Fri, 18 Oct 2013
On Humility
Today I'd like to quote a passage from one of my favorite books, Open Advice, edited by the astounding Lydia Pintscher.
I'd like to quote it because someone helped me with a technical problem today, and today was definitely a day when I needed it.
This passage is written by Rich Bowen.
Humility
I had been doing technical support, particularly on mailing lists, for about two years, when I first started attending technical conferences. Those first few years were a lot of fun. Idiots would come onto a mailing list, and ask a stupid question that a thousand other losers had asked before them. If they had taken even two minutes to just look, they would have found all the places the question had been answered before. But they were too lazy and dumb to do that.
Then I attended a conference, and discovered a few things.
First, I discovered that the people asking these questions were people. They were not merely a block of monospaced black text on a white background. They were individuals. They had kids. They had hobbies. They knew so much more than I did about a whole range of things. I met brilliant people for whom technology was a tool to accomplish something non-technical. They wanted to share their recipes with other chefs. They wanted to help children in west Africa learn how to read. They were passionate about wine, and wanted to learn more. They were, in short, smarter than I am, and my arrogance was the only thing between them and further success.

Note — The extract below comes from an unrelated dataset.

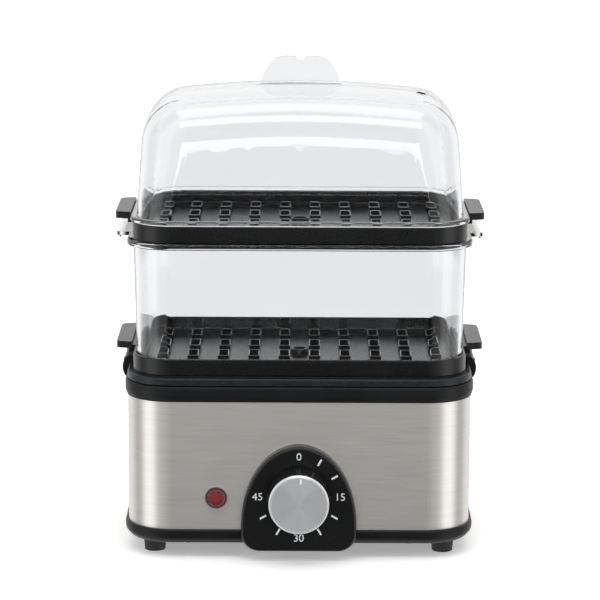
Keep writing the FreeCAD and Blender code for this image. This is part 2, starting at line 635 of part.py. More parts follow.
def make_grip(top, reach):
    """Right-hand grip plate beside a rim: stepped up at its root, rounded at its outer corners."""
    half = GRIP_HALF_LENGTH
    inside = 101.2
    corners = [(inside, -half, 0), (reach, -half + 2.0, 2.5), (reach, half - 2.0, 5.0), (inside, half, 0)]
    plate_wire = rounded_wire(corners, lambda x, y: Vector(x, y, top + GRIP_RISE - GRIP_THICK))
    plate = Part.Face(plate_wire).extrude(UP * GRIP_THICK)
    root = block((TRAY_WIDTH / 2 - 1.0, -half + 0.6, top - 4.4), (inside + 1.8, half - 0.6, top - 0.2))
    return plate.fuse(root).removeSplitter()


def chimney_places():
    """Centres of the raised steam slots, in a grid of columns and rows."""
    xs = [(i - (CHIMNEY_COLUMNS - 1) / 2) * CHIMNEY_PITCH_X for i in range(CHIMNEY_COLUMNS)]
    ys = [(j - (CHIMNEY_ROWS - 1) / 2) * CHIMNEY_PITCH_Y for j in range(CHIMNEY_ROWS)]
    return [(x, y) for x in xs for y in ys]


def rounded_bar(x, y, width, length, corner, bottom, top):
    """Upright bar with a rounded rectangular outline, centred on (x, y)."""
    half_x = width / 2
    half_y = length / 2
    corners = [(x - half_x, y - half_y, corner), (x + half_x, y - half_y, corner),
               (x + half_x, y + half_y, corner), (x - half_x, y + half_y, corner)]
    return Part.Face(rounded_wire(corners, lambda u, v: Vector(u, v, bottom))).extrude(UP * (top - bottom))


def make_tray(top):
    """Steaming tray with its rim at the given height: skirt, ledge, locating rib, slots and grips."""
    outer = (TRAY_WIDTH - SHELL_WIDTH) / 2
    floor_bottom = top - TRAY_FLOOR - TRAY_FLOOR_THICK
    inner = outer - TRAY_WALL
    wall = ring([(outer, top - TRAY_SKIRT, 0.4), (outer, top, 0.7), (inner, top, 0.4),
                 (inner, top - TRAY_LEDGE, 0), (TRAY_LEDGE_IN, top - TRAY_LEDGE, 0.5),
                 (TRAY_LEDGE_IN, top - TRAY_FLOOR, 0), (TRAY_RIB_IN, top - TRAY_FLOOR, 0),
                 (TRAY_RIB_IN, top - TRAY_RIB, 0), (TRAY_RIB_OUT, top - TRAY_RIB, 0.5),
                 (TRAY_RIB_OUT, top - TRAY_SKIRT, 0)])
    floor = slab(SHELL_WIDTH - 16.6, floor_bottom, top - TRAY_FLOOR)
    raised = [rounded_bar(x, y, CHIMNEY_WIDTH, CHIMNEY_LENGTH, 1.6, floor_bottom, top - CHIMNEY_TOP)
              for x, y in chimney_places()]
    openings = [rounded_bar(x, y, CHIMNEY_WIDTH - 2 * CHIMNEY_WALL, CHIMNEY_LENGTH - 2 * CHIMNEY_WALL, 1.0,
                            floor_bottom - 1, top) for x, y in chimney_places()]
    boss_foot = Vector(0, 0, top - TRAY_FLOOR)
    boss = Part.makeCone(BOSS_FOOT_RADIUS, BOSS_RADIUS, TRAY_FLOOR - CHIMNEY_TOP, boss_foot, UP)
    recess = rod(0, 0, top - CHIMNEY_TOP - 1.6, top, BOSS_RADIUS - 1.0)
    grip = make_grip(top, GRIP_REACH)
    solids = [floor, boss, grip, grip.mirror(ORIGIN, ACROSS)] + raised
    return [wall.fuse(solids).cut(openings + [recess])]


# Clear parts

def make_chamber():
    """Clear lower-tier wall, open above and below, with a flange and two ribbed grips."""
    bottom = (CHAMBER_BOTTOM_WIDTH - SHELL_WIDTH) / 2
    top = (CHAMBER_TOP_WIDTH - SHELL_WIDTH) / 2
    flange = (FLANGE_WIDTH - SHELL_WIDTH) / 2
    wall = ring([(bottom, CHAMBER_BOTTOM, 0.6), (top, FLANGE_BOTTOM, 0), (flange, FLANGE_BOTTOM, 0.8),
                 (flange, FLANGE_TOP, 1.2), (top - CLEAR_WALL, FLANGE_TOP, 0.6),
                 (bottom - CLEAR_WALL, CHAMBER_BOTTOM, 0.6)])
    reach = CHAMBER_GRIP_REACH
    half = GRIP_HALF_LENGTH - 1.0
    inside = 100.5
    corners = [(inside, -half, 0), (reach, -half + 1.5, 2.5), (reach, half - 1.5, 2.5), (inside, half, 0)]
    plate_wire = rounded_wire(corners, lambda x, y: Vector(x, y, FLANGE_TOP - 2.4))
    plate = Part.Face(plate_wire).extrude(UP * 2.2)
    rib = block((reach - 2.4, -half + 4.0, FLANGE_BOTTOM - 0.2), (reach - 0.4, half - 4.0, FLANGE_TOP - 2.2))
    grip = plate.fuse(rib).removeSplitter()
    return [wall.fuse([grip, grip.mirror(ORIGIN, ACROSS)])]


def lid_form(inset):
    """Solid bell of the lid: tapered walls, a roof crowned both ways and a wide shoulder."""
    low = LID_FLANGE_BOTTOM - (1.0 if inset else 0.0)
    foot = outline(LID_WALL_WIDTH - 2 * inset, low)
    head = outline(LID_LOFT_WIDTH - 2 * inset, LID_LOFT_TOP, LID_LOFT_CORNER - inset)
    walls = Part.makeLoft([foot, head], True, True)
    hub = Vector(0, 0, LID_CROWN - LID_CROWN_RADIUS_X)
    crown = Part.makeTorus(LID_CROWN_RADIUS_X - LID_CROWN_RADIUS_Y, LID_CROWN_RADIUS_Y - inset, hub, BACK)
    bell = walls.common(crown)
    roof = max(bell.Faces, key=lambda face: face.CenterOfMass.z)
    return bell.makeFillet(LID_SHOULDER - inset, roof.Edges)


def make_lid_tab():
    """Upright grip plate on the roof: elliptical shoulders that end at the foot, flat top, small notch."""
    front = -TAB_THICK / 2
    peak = Vector(TAB_FLAT, front, TAB_TOP)
    spring = Vector(TAB_FLAT, front, TAB_SPRING)
    ellipse = Part.Ellipse(peak, Vector(TAB_HALF_WIDTH, front, TAB_SPRING), spring)
    sweep = math.acos((TAB_FOOT - TAB_SPRING) / (TAB_TOP - TAB_SPRING))
    shoulder = Part.ArcOfEllipse(ellipse, 0, sweep).toShape()
    foot_x = TAB_FLAT + (TAB_HALF_WIDTH - TAB_FLAT) * math.sin(sweep)
    notch_z = TAB_TOP - NOTCH_DEPTH
    points = [(TAB_FLAT, TAB_TOP), (NOTCH_TOP, TAB_TOP), (NOTCH_FOOT, notch_z), (0, notch_z),
              (0, TAB_FOOT), (foot_x, TAB_FOOT)]
    path = [Vector(x, front, z) for x, z in points]
    edges = [Part.LineSegment(a, b).toShape() for a, b in zip(path, path[1:])]
    half = Part.Face(Part.Wire(Part.__sortEdges__([shoulder] + edges))).extrude(BACK * TAB_THICK)
    return half.fuse(half.mirror(ORIGIN, ACROSS)).removeSplitter()


def make_lid():
    """Clear lid: flange on the tray's rim, a lip inside it, the bell, the tab and a steam vent."""
    flange = (LID_FLANGE_WIDTH - SHELL_WIDTH) / 2
    wall = (LID_WALL_WIDTH - SHELL_WIDTH) / 2
    inner = wall - CLEAR_WALL
    lip_foot = LID_FLANGE_BOTTOM - 2.8
    rim = ring([(flange, LID_FLANGE_BOTTOM, 0.8), (flange, LID_FLANGE_TOP, 1.2), (wall - 0.6, LID_FLANGE_TOP, 0),
                (inner, LID_FLANGE_TOP, 0), (inner, lip_foot, 0.5), (wall + 0.2, lip_foot, 0.5),
                (wall + 0.2, LID_FLANGE_BOTTOM, 0)])
    shell = lid_form(0).cut(lid_form(CLEAR_WALL))
    vent = rod(VENT_X, VENT_Y, 240, 300, VENT_RADIUS)
    return [shell.fuse([rim, make_lid_tab()]).cut(vent)]


def all_nodes():
    """Every node's solids, by node name."""
    nodes = {
        "rubber_feet": make_rubber_feet(),
        "base_tray": make_base_tray(),
        "base_screws": make_base_screws(),
        "steel_shell": make_steel_shell(),
        "top_collar": make_top_collar(),
        "heater_plate": make_heater_plate(),
        "heating_element": make_heating_element(),
        "heater_standoffs": make_standoffs(),
        "heater_screws": make_heater_screws(),
        "heat_shield": make_heat_shield(),
        "thermostat": make_thermostat(),
        "thermal_fuse": make_thermal_fuse(),
        "fuse_clamp": make_fuse_clamp(),
        "dial_panel": make_dial_panel(),
        "panel_screws": make_panel_screws(),
        "timer_bracket": make_timer_bracket(),
        "timer_body": make_timer_body(),
        "timer_bell": make_timer_bell(),
        "timer_shaft": make_timer_shaft(),
        "knob_skirt": make_knob_skirt(),
        "knob_cap": make_knob_cap(),
        "indicator_lens": make_indicator_lens(),
        "indicator_lamp": make_indicator_lamp(),
        "cord_gland": make_cord_gland(),
        "terminal_block": make_terminal_block(),
        "pan": make_pan(),
        "pan_handles": make_pan_handles(),
        "handle_screws": make_handle_screws(),
        "lower_tray": make_tray(LOWER_TRAY_TOP),
        "chamber": make_chamber(),
        "upper_tray": make_tray(UPPER_TRAY_TOP),
        "lid": make_lid(),
    }
    nodes.update(make_leads())
    return nodes


def main():
    """Write one STEP file per node, moved so that the origin is the footprint's centre."""
    os.makedirs("parts", exist_ok=True)
    to_centre = BACK * (-(KNOB_FACE + GLAND_REACH) / 2)
    for name, solids in all_nodes().items():
        pieces = [solid for shape in solids for solid in shape.Solids]
        shape = pieces[0] if len(pieces) == 1 else Part.makeCompound(pieces)
        shape.translate(to_centre)
        shape.exportStep(os.path.join("parts", name + ".step"))
        print(f"{name}: {len(pieces)} solid(s), valid {shape.isValid()}, {shape.Volume / 1000:.2f} cm3")


main()
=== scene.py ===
"""Looks of a two-tier egg cooker: steel base, black trays, clear chamber and clear lid, in a white studio."""

import logging
import math
from dataclasses import dataclass, field
from enum import Enum
from typing import Callable, ClassVar, Sequence

import bmesh
import bpy
from mathutils import Matrix, Vector


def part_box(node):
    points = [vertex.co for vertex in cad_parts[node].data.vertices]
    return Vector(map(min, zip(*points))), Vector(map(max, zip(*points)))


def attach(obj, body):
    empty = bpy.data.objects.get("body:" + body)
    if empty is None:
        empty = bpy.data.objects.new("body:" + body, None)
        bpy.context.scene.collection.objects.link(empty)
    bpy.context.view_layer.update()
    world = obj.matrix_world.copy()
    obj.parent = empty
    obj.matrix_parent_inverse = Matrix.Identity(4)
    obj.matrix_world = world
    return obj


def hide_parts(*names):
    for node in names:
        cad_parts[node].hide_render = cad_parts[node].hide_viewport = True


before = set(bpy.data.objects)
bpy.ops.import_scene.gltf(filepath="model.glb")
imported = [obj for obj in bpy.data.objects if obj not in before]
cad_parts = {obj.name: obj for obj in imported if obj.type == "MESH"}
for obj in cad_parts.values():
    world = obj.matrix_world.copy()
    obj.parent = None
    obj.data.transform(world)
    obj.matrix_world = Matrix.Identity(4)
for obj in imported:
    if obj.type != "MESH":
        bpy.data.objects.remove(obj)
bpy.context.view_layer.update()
LOG = logging.getLogger("egg_cooker")
MM = 0.001
Point = tuple[float, float, float]
Colour = tuple[float, float, float]


class Body(str, Enum):
    """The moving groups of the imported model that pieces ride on."""

    BASE = "base"
    KNOB = "knob"
    PAN = "water_pan"
    LOWER = "lower_tier"
    CHAMBER = "chamber_wall"
    UPPER = "upper_tier"
    LID = "lid_cover"


class Axis(str, Enum):
    """Object axis that a turned or wound pattern runs round."""

    X = "X"
    Y = "Y"
    Z = "Z"


# Finishes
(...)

When I returned from that first conference, I saw the users mailing list in an entirely different light. These were no longer idiots asking stupid questions. These were people who needed just a little bit of my help so that they could get a task done, but, for the most part, their passions were not technology. Technology was just a tool. So if they did not spend hours reading last year’s mailing list archives, and chose instead to ask the question afresh, that was understandable.
And, surely, if on any given day it is irritating to have to help them, the polite thing to do is to step back and let someone else handle the question, rather than telling them what an imbecile they are. And, too, to remember all of the times I have had to ask the stupid questions.